Where the Waterfront Shapes the Table

Halifax's Lower Water Street has a particular relationship with food. The harbour is present in everything here: in the light, in the air, in the instinct of any serious kitchen to reach toward what the Atlantic puts within arm's reach. The Bicycle Thief sits at 1475 Lower Water Street, in one of the city's most recognisable dining corridors, where the physical proximity to the water is not incidental. It shapes what lands on the plate and what the room feels like from the moment you step inside.

The broader Halifax dining scene has matured considerably over the past decade. What was once a city with a handful of destination restaurants has developed a layered, self-confident food culture, with venues like BAR KISMET, Edna, and MYSTIC each staking out distinct territory. The Bicycle Thief occupies its own position within that set, anchored by an Italian-influenced identity that is less about replication and more about the application of Italian culinary logic to a North Atlantic context.
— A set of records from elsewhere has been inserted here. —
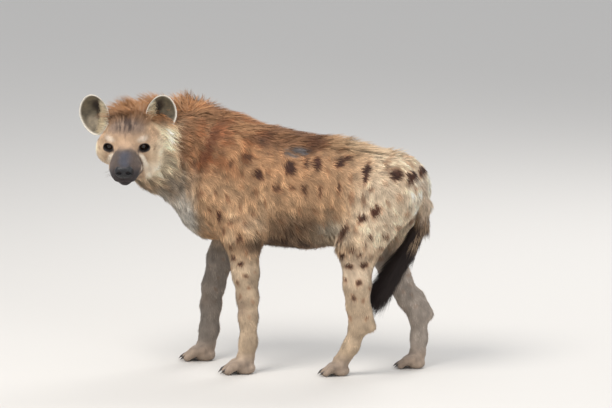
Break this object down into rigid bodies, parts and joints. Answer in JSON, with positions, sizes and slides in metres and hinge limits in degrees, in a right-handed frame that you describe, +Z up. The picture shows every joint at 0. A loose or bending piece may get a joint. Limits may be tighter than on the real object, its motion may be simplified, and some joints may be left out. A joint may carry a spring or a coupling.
{
  "type": "spotted hyena",
  "caption": "Life-size spotted hyena standing on four feet, its head turned to its left, with a maned neck and a hanging tail brush.",
  "frame": {"origin": "on the floor, under the middle of the model's outline box", "axes": "+X to the rear of the body, +Y to its right side, +Z up"},
  "size_m": [1.0816, 0.4698, 0.878],
  "materials": {
    "coat": "short rough tan fur with dark brown spots",
    "leg": "short pale fur with a few brown spots",
    "mane": "long rust-coloured bristly hair",
    "face": "very short grey-brown fur, dark on the muzzle",
    "ear": "thin furred skin, dark inside with pale edges",
    "nose": "bare damp black skin",
    "eye": "wet dark brown eye",
    "claw": "blunt dark horn",
    "brush": "long black tail hair"
  },
  "bodies": {
    "root": {"claw_front_left_1": "claw", "claw_front_left_2": "claw", "claw_front_left_3": "claw", "claw_front_left_4": "claw", "claw_front_right_1": "claw", "claw_front_right_2": "claw", "claw_front_right_3": "claw", "claw_front_right_4": "claw", "claw_hind_left_1": "claw", "claw_hind_left_2": "claw", "claw_hind_left_3": "claw", "claw_hind_left_4": "claw", "claw_hind_right_1": "claw", "claw_hind_right_2": "claw", "claw_hind_right_3": "claw", "claw_hind_right_4": "claw", "ear_left": "ear", "ear_right": "ear", "eye_left": "eye", "eye_right": "eye", "forearm_front_left": "leg", "forearm_front_right": "leg", "forefoot_front_left": "leg", "forefoot_front_right": "leg", "head": "face", "hindfoot_hind_left": "leg", "hindfoot_hind_right": "leg", "neck": "mane", "nose": "nose", "shank_hind_left": "leg", "shank_hind_right": "leg", "tail": "brush", "thigh_hind_left": "coat", "thigh_hind_right": "coat", "torso": "coat", "upper_arm_front_left": "coat", "upper_arm_front_right": "coat"}
  },
  "joints": []
}
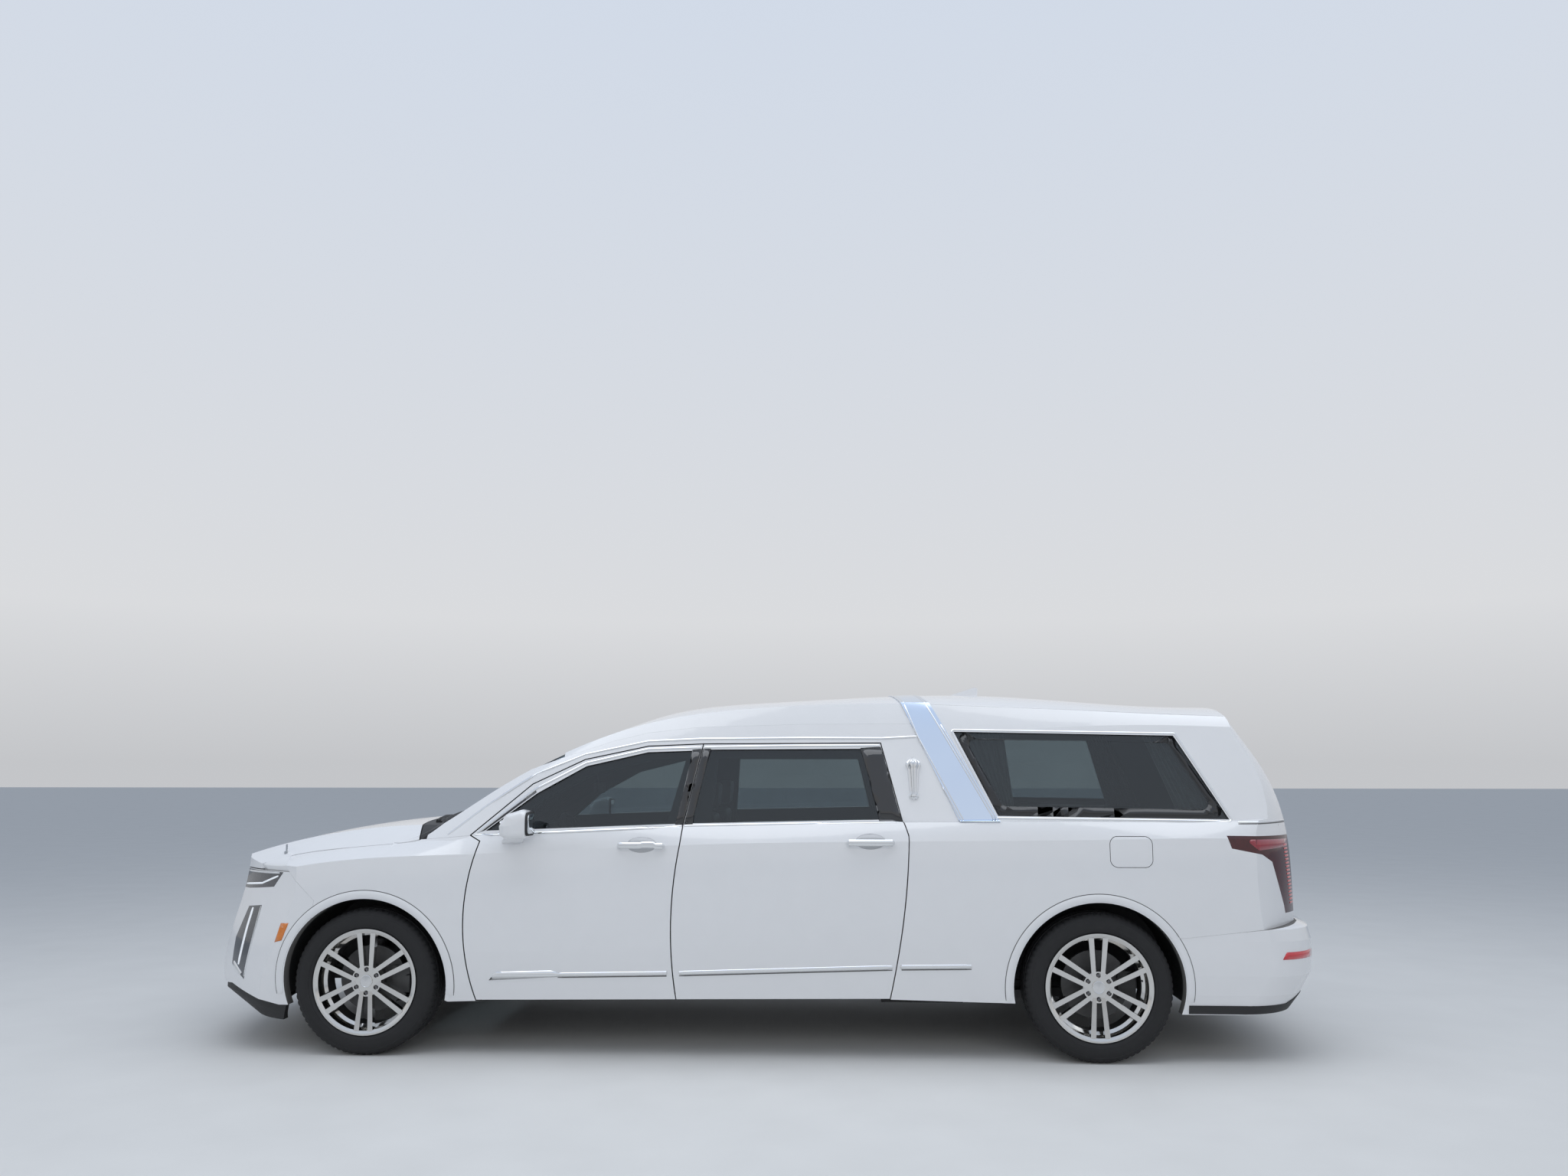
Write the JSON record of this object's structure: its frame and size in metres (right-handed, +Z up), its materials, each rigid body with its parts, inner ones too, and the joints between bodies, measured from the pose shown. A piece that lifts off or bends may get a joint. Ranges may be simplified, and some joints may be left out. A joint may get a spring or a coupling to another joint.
{
  "type": "hearse",
  "caption": "Long white raised-roof hearse on an extended estate car, with side and rear doors that open, a diagonal steel landau band, steered front wheels and a roller deck",
  "frame": {"origin": "centre of the car's box in plan, on the ground", "axes": "+X to the tail, +Y to the car's right, +Z up"},
  "size_m": [6.0413, 2.336, 1.9569],
  "materials": {
    "body_paint": "pearl white gloss paint",
    "window_glass": "lightly tinted glass",
    "tyre": "black tyre rubber",
    "alloy": "polished cast alloy",
    "knuckle_iron": "bare cast iron",
    "chassis_steel": "black chassis paint",
    "black_plastic": "moulded black plastic",
    "grille_plastic": "gloss black plastic",
    "lamp_clear": "clear lamp lens",
    "lamp_red": "red lamp lens",
    "band_steel": "polished stainless steel",
    "engine_iron": "cast metal",
    "deck_board": "dark veneered board",
    "cabin_plastic": "soft touch cabin plastic",
    "seat_leather": "black leather",
    "drape_fabric": "pleated cloth"
  },
  "bodies": {
    "car_body": {"cowl": "body_paint", "front_bumper": "body_paint", "rear_bumper": "body_paint", "roof_front": "body_paint", "roof_rear": "body_paint", "aerial_fin": "body_paint", "wing_left": "body_paint", "wing_right": "body_paint", "side_frame_left": "body_paint", "side_frame_right": "body_paint", "roof_rail_left": "body_paint", "roof_rail_right": "body_paint", "quarter_left": "body_paint", "quarter_right": "body_paint", "fixed_glass": "window_glass", "front_subframe": "chassis_steel", "rear_subframe": "chassis_steel", "floor_pan": "chassis_steel", "fuel_tank": "chassis_steel", "rear_gate_frame": "chassis_steel", "front_lip": "black_plastic", "wheel_housings": "black_plastic", "grille": "grille_plastic", "headlamps": "lamp_clear", "tail_lamps": "lamp_red", "landau_band": "band_steel", "engine_block": "engine_iron", "casket_deck": "deck_board", "dashboard": "cabin_plastic", "front_seats": "seat_leather", "drapes": "drape_fabric"},
    "knuckle_left": {"knuckle_left": "knuckle_iron"},
    "knuckle_right": {"knuckle_right": "knuckle_iron"},
    "wheel_front_left": {"wheel_front_left": "alloy", "tyre_front_left": "tyre"},
    "wheel_front_right": {"wheel_front_right": "alloy", "tyre_front_right": "tyre"},
    "wheel_rear_left": {"wheel_rear_left": "alloy", "tyre_rear_left": "tyre"},
    "wheel_rear_right": {"wheel_rear_right": "alloy", "tyre_rear_right": "tyre"},
    "door_front_left": {"door_front_left": "body_paint", "door_glass_front_left": "window_glass", "mirror_left": "body_paint"},
    "door_front_right": {"door_front_right": "body_paint", "door_glass_front_right": "window_glass", "mirror_right": "body_paint"},
    "door_rear_left": {"door_rear_left": "body_paint", "door_glass_rear_left": "window_glass"},
    "door_rear_right": {"door_rear_right": "body_paint", "door_glass_rear_right": "window_glass"},
    "bonnet": {"bonnet": "body_paint"},
    "rear_door": {"rear_door": "body_paint", "rear_door_glass": "window_glass"},
    "fuel_flap": {"fuel_flap": "body_paint"},
    "steering_wheel": {"steering_wheel": "cabin_plastic"}
  },
  "joints": [
    {"name": "steer_left", "type": "hinge", "parent": "car_body", "child": "knuckle_left", "pos_m": [-1.995, -0.745, 0.374], "axis": [0, 0, 1], "range_deg": [-32, 32]},
    {"name": "wheel_front_left_spin", "type": "hinge", "parent": "knuckle_left", "child": "wheel_front_left", "pos_m": [-1.995, -0.84, 0.374], "axis": [0, 1, 0], "continuous": true},
    {"name": "wheel_rear_left_spin", "type": "hinge", "parent": "car_body", "child": "wheel_rear_left", "pos_m": [1.781, -0.84, 0.374], "axis": [0, 1, 0], "continuous": true},
    {"name": "door_front_left_hinge", "type": "hinge", "parent": "car_body", "child": "door_front_left", "pos_m": [-1.468, -0.984, 0.8], "axis": [0, 0, -1], "range_deg": [0, 65]},
    {"name": "door_rear_left_hinge", "type": "hinge", "parent": "car_body", "child": "door_rear_left", "pos_m": [-0.388, -0.985, 0.8], "axis": [0, 0, -1], "range_deg": [0, 60]},
    {"name": "steer_right", "type": "hinge", "parent": "car_body", "child": "knuckle_right", "pos_m": [-1.995, 0.745, 0.374], "axis": [0, 0, 1], "range_deg": [-32, 32]},
    {"name": "wheel_front_right_spin", "type": "hinge", "parent": "knuckle_right", "child": "wheel_front_right", "pos_m": [-1.995, 0.84, 0.374], "axis": [0, 1, 0], "continuous": true},
    {"name": "wheel_rear_right_spin", "type": "hinge", "parent": "car_body", "child": "wheel_rear_right", "pos_m": [1.781, 0.84, 0.374], "axis": [0, 1, 0], "continuous": true},
    {"name": "door_front_right_hinge", "type": "hinge", "parent": "car_body", "child": "door_front_right", "pos_m": [-1.468, 0.984, 0.8], "axis": [0, 0, 1], "range_deg": [0, 65]},
    {"name": "door_rear_right_hinge", "type": "hinge", "parent": "car_body", "child": "door_rear_right", "pos_m": [-0.388, 0.985, 0.8], "axis": [0, 0, 1], "range_deg": [0, 60]},
    {"name": "bonnet_hinge", "type": "hinge", "parent": "car_body", "child": "bonnet", "pos_m": [-1.757, 0, 1.195], "axis": [0, 1, 0], "range_deg": [0, 50]},
    {"name": "rear_door_hinge", "type": "hinge", "parent": "car_body", "child": "rear_door", "pos_m": [2.895, -0.586, 1.2], "axis": [0, 0, -1], "range_deg": [0, 100]},
    {"name": "fuel_flap_hinge", "type": "hinge", "parent": "car_body", "child": "fuel_flap", "pos_m": [1.842, -0.989, 1.058], "axis": [0, 0, -1], "range_deg": [0, 80]},
    {"name": "steering_wheel_turn", "type": "hinge", "parent": "car_body", "child": "steering_wheel", "pos_m": [-1.01, -0.4, 1.045], "axis": [0.9063, 0, 0.4226], "range_deg": [-448, 448]}
  ],
  "couplings": [
    {"joint": "steer_right", "follows": "steer_left", "ratio": 1},
    {"joint": "steering_wheel_turn", "follows": "steer_left", "ratio": 14}
  ]
}
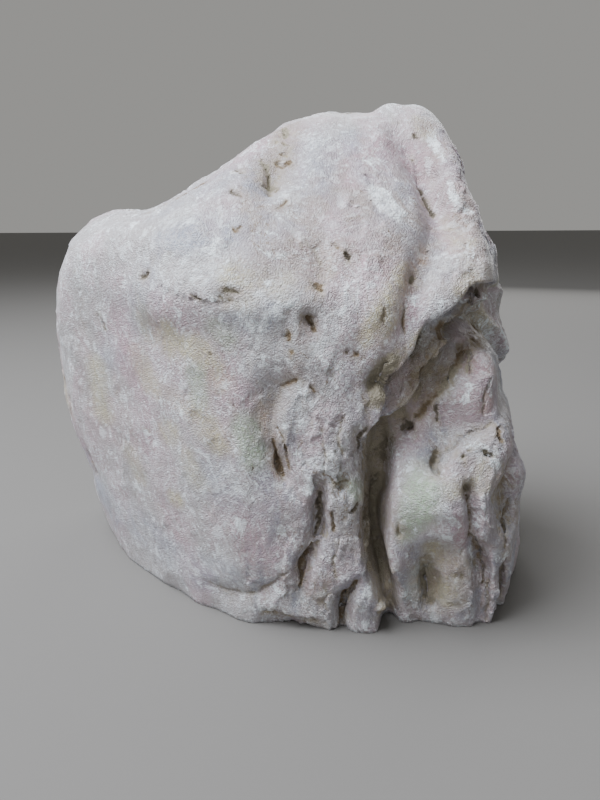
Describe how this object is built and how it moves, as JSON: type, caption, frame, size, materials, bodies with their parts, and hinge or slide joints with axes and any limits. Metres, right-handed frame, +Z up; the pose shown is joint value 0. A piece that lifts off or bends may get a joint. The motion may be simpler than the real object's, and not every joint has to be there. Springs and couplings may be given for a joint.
{
  "type": "soapstone block",
  "caption": "Rough pale pink and white soapstone block with a sloping top, a deep front fissure under an overhang and a flat base, standing ready for carving.",
  "frame": {"origin": "on the flat base, at the middle of the stone's extent along X and Y", "axes": "+Z up, +X to the right along the stone's widest extent, +Y to its back, so the face with the fissure faces -Y"},
  "size_m": [0.2668, 0.176, 0.2428],
  "materials": {
    "soapstone_block": "rough broken surface, pale pink and white with brown dirt in its cracks"
  },
  "bodies": {
    "root": {"soapstone_block": "soapstone_block"}
  },
  "joints": []
}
Italian Cooking at This Latitude

Italian cuisine in Canada has a complicated history. In its earliest urban forms, it arrived as a community tradition, shaped by Italian immigrant families in cities like Montreal and Toronto. Over generations, it bifurcated: on one side, red-sauce comfort dining that became absorbed into North American casual eating; on the other, a more studied engagement with regional Italian cooking that sought to bring the discipline of Emilia-Romagna or the coastlines of Campania to Canadian tables. For context on how that more rigorous Italian tradition plays out at a national level, Jérôme Ferrer - Europea in Montreal represents the kind of ambitious formal dining that Canadian cities have built around European culinary foundations.

What makes the Italian-influenced format particularly suited to Halifax is the structural compatibility between the cuisine's traditions and what the Atlantic produces. Italian coastal cooking, from the Adriatic to the Tyrrhenian, is built on seafood handled with restraint: salt, fat, acid, and heat in careful proportion. The Nova Scotia coastline delivers lobster, halibut, scallops, and mussels at a quality that rewards exactly that kind of precision. The cultural logic of Italian cooking, applied to local supply, is not a forced marriage. It is, in the context of Halifax's harbourfront, almost obvious in its rightness.

Canadian restaurants have explored this territory from different angles. AnnaLena in Vancouver and Alo in Toronto each represent different approaches to European technique applied to Canadian product, while further east, Tanière³ in Quebec City pushes into deep regional identity. The Bicycle Thief's position in Halifax is defined by the Italian framework applied specifically to the Maritime context, which narrows its peer set considerably and sharpens what a visit here is actually about.

Halifax's Waterfront Restaurant Tier

Waterfront dining in Halifax operates across a wide quality range. The tourist-facing stretch near the Historic Properties has restaurants that trade primarily on location, with menus calibrated more for accessibility than ambition. The Bicycle Thief's address on Lower Water Street places it physically adjacent to that corridor, but its culinary positioning is a tier above. This is the kind of distinction that matters when planning a specific meal: proximity to the water is shared, but depth of kitchen intent is not.

Within Halifax's broader Italian and European-influenced category, the restaurant competes with venues that have similarly invested in considered wine lists and ingredient sourcing. Diners who have worked through the Halifax Italian options will notice that The Bicycle Thief leans into the convivial, table-focused format that Italian dining does well: the kind of meal designed to extend, rather than conclude quickly. For contrast with what Halifax offers across its full dining spread, Armview Restaurant and Lounge and Cafe Italia represent different points on the city's comfort-and-character spectrum.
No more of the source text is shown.